Unified Electroanalytical Chemistry: Application of the Concept of Electrochemical Equilibrium

Abstract

Electroanalytical chemistry, encompassing both static and dynamic techniques, can be unified and best explained by invoking the concept of electrochemical equilibrium. Parallel to chemical equilibrium that occurs when -TΔStot = ΔG = 0, electrochemical equilibrium is established when -TΔStot = {ΔG + ΔUel} = 0; that is, when the tendency to pump electrons from the electrical subsystem is exactly counterbalanced by the tendency to pump electrons from the chemical subsystem. Under this condition, the applied voltage (Vel) equals the chemical cell potential (electromotive force, E), the electrical current (I ) is essentially zero, and static techniques such as potentiometry are practiced. A full description of electrochemical equilibrium is supported by novel diagrams and a classroom demonstration. Dynamic techniques such as voltammetry require electrochemical nonequilibrium, where {ΔG + ΔUel} is not equal to 0, Vel is not equal to E, and I is not equal to 0. Depending on the values of these quantities, the chemical reaction may proceed as written or in the reverse direction.

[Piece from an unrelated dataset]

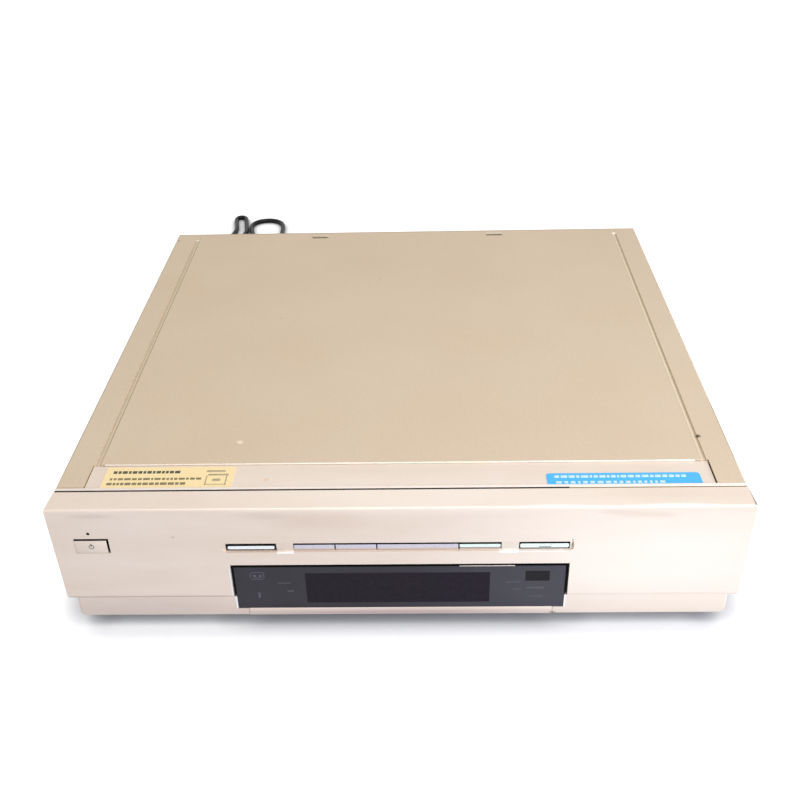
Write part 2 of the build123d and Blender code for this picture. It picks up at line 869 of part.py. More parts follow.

Systems in which electrolysis causes chemical reactions to occur in reverse are interpreted in a way different from that in analytical textbooks: namely, by assigning z, the moles of reaction variable, a negative value. The total entropy or {ΔG + ΔUel} is a continuum upon which dynamic (nonzero values) and static (at the zero point) electrochemical techniques can be placed and compared.